Pascal Saint-Onge, the Canadian Heritage Minister responsible for the Canadian Broadcasting Corporation, formed a committee to advise her on redefining the mandate given to the Canadian Broadcasting Corporation.
"Not all decisions can be made in Ottawa; there must be a dialogue (...). And the dialogue cannot ignore what the Quebec government thinks," said the Quebec Minister of Culture and Communications.
The report submitted to Minister Lacombe stresses the necessity for Quebec to demand participation "as it is the best judge of the state of culture and the French language on its territory."
The report's authors, Michèle Fortin and Émilie Bennett, believe that Radio Canada (the French-language division of the Canadian Broadcasting Corporation) has played a key role in the growth of Quebec, the only Canadian province with a French-speaking majority.
"It is undoubtedly a true pillar of the cultural identity of the Québécois nation and the French language," Fortin and Bennett wrote about Radio Canada in their report, adding that the work of the federal committee must address Quebec's cultural specificity, hence the importance of the requested participation.

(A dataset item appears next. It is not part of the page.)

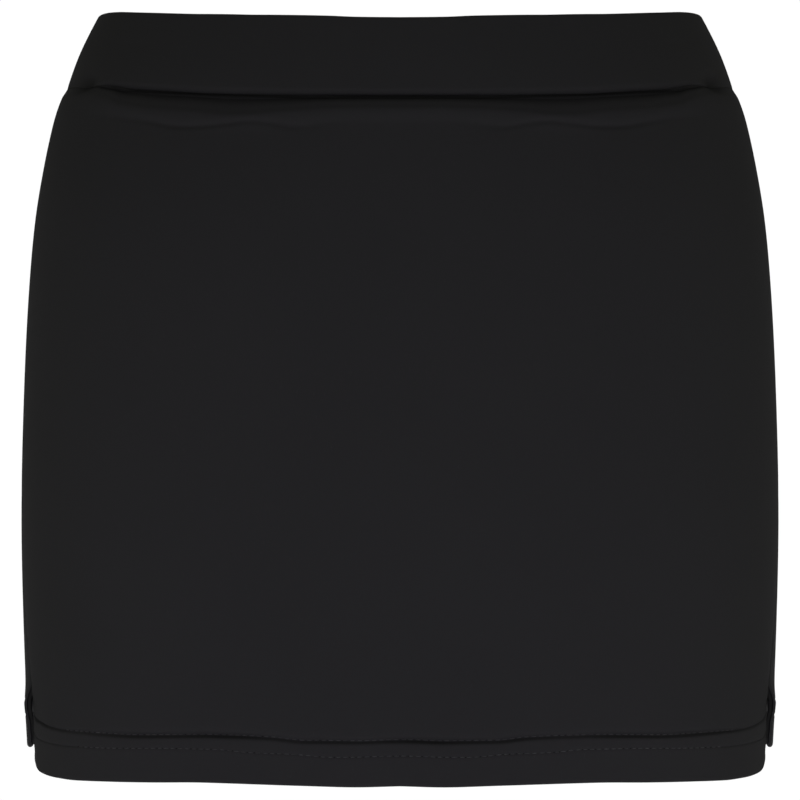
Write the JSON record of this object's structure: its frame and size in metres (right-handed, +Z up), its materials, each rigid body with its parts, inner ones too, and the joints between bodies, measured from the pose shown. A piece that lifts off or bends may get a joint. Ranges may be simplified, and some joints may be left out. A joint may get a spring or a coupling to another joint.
{
  "type": "tennis skort",
  "caption": "Short fitted skirt over inner shorts, with a wide waistband, a turned-up hem and a small slit at each side seam, rounded out as worn.",
  "frame": {"origin": "centre of the waist, half way down the waistband at the side seams, where the wearer holds the garment up", "axes": "+Z up through the waist, -Y to the wearer's front, +X to the right of a front view, which is the wearer's left"},
  "size_m": [0.3506, 0.2422, 0.3508],
  "materials": {
    "band_knit": "matt black double-layer stretch knit",
    "skirt_knit": "matt black smooth stretch knit",
    "shorts_knit": "matt black fine stretch knit"
  },
  "bodies": {
    "root": {"waistband_front": "band_knit", "waistband_back": "band_knit", "skirt_front": "skirt_knit", "skirt_back": "skirt_knit", "shorts_left": "shorts_knit", "shorts_right": "shorts_knit"}
  },
  "joints": []
}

If the issue of differentiation from Americans in English-speaking Canadian (provinces) has colored discussions about public broadcasting since its inception, for French speakers it is simply a matter of ensuring the survival of the language.
Quoted from an excerpt of the report by Michèle Fortin and Émilie Bennett
The report's authors recommended amending the Broadcasting Act to include a requirement for executive directors of the Canadian Broadcasting Corporation and its board chair to be proficient in both of Canada's official languages, French and English.